Si l'on demandait à nos compatriotes comment l'impôt qu'ils acquittent est réparti entre la France et l'Europe, ils diraient sans doute que la France en obtient 60 ou 70 % et l'Europe, 40 ou 30 %. On est loin du compte ! Un pour cent, c'est la portion congrue. Avec cela, il faut le savoir, nous ne pouvons pas faire ce que nous ambitionnons.
Après les libertés et la solidarité vient la puissance.
La puissance, c'est la faculté à relever les défis auxquels nous confrontent les menaces. Là, l'Europe est encore balbutiante. Pour les libertés, c'est très bien ; pour la cohésion, beaucoup a été fait, avec assez peu d'argent. Mais quant à la puissance, tout est à inventer – et tout commence de l'être car ceux qui croyaient, après l'effondrement de l'Union soviétique, que l'on pouvait toucher les dividendes de la paix en sont pour leurs frais.
Aujourd'hui, nous le savons bien, nous vivons dans un monde dur où nos intérêts ne seront défendus par personne d'autre que par nous-mêmes. Il nous faut donc relever les nouveaux défis. Nous saluons les efforts esquissés par la Commission et les engagements pris par le Gouvernement en ce sens.
Comme l'ont dit notamment la présidente de la commission des affaires étrangères et M. Leroy, nous ne voulons pas sacrifier les missions traditionnelles de l'Europe. Nous ne voulons pas déshabiller Jean Bonhomme pour habiller l'homme augmenté. Le défi technologique doit être relevé, mais ce n'est pas une raison pour défaire la seule vraie politique commune que nous ayons jusqu'à présent réussi à déployer.
Il nous faudra aller beaucoup plus loin que ces simples mesures, ces panneaux indicateurs de ce qu'il faut faire qui nous sont aujourd'hui proposés par la Commission, dans le cadre de ce qui n'est que l'ombre d'un budget.

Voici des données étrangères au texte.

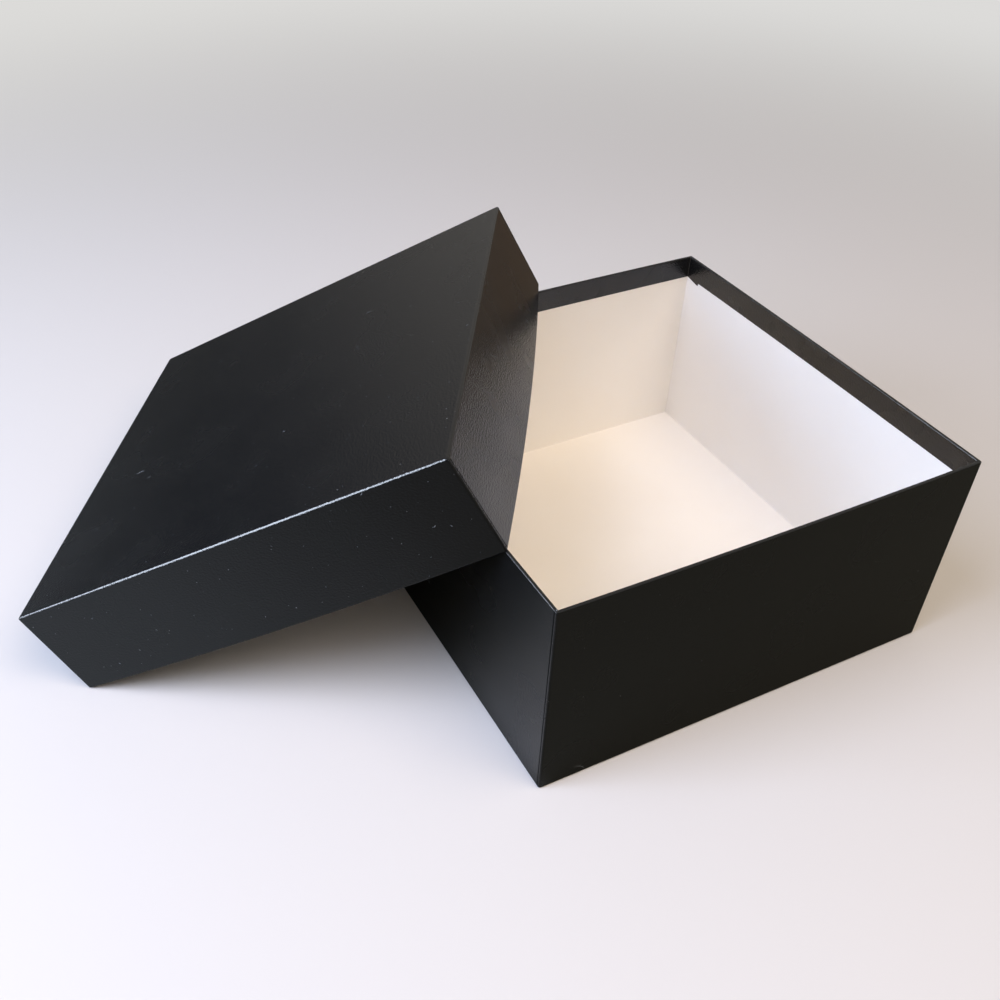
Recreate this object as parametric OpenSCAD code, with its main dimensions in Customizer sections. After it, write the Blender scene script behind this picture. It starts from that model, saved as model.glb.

Étrange budget, en effet, que le budget européen ! C'est un budget lilliputien, je l'ai dit. C'est un budget hémiplégique : les uns contrôlent les dépenses, les autres, les ressources. Si les procédés pour aboutir aux dépenses sont relativement cohérents – encore que le cadre financier pluriannuel soit adopté à l'unanimité – , les articles concernant les ressources sont paralysants. Un traité dans le traité est nécessaire pour augmenter les ressources.
Mais c'est aussi un budget éclaté, en une série de rubriques, qui entraîne un jeu budgétaire, où, comme dans Ruy Blas, les différents ministres cherchent à récupérer ce qu'ils ont donné.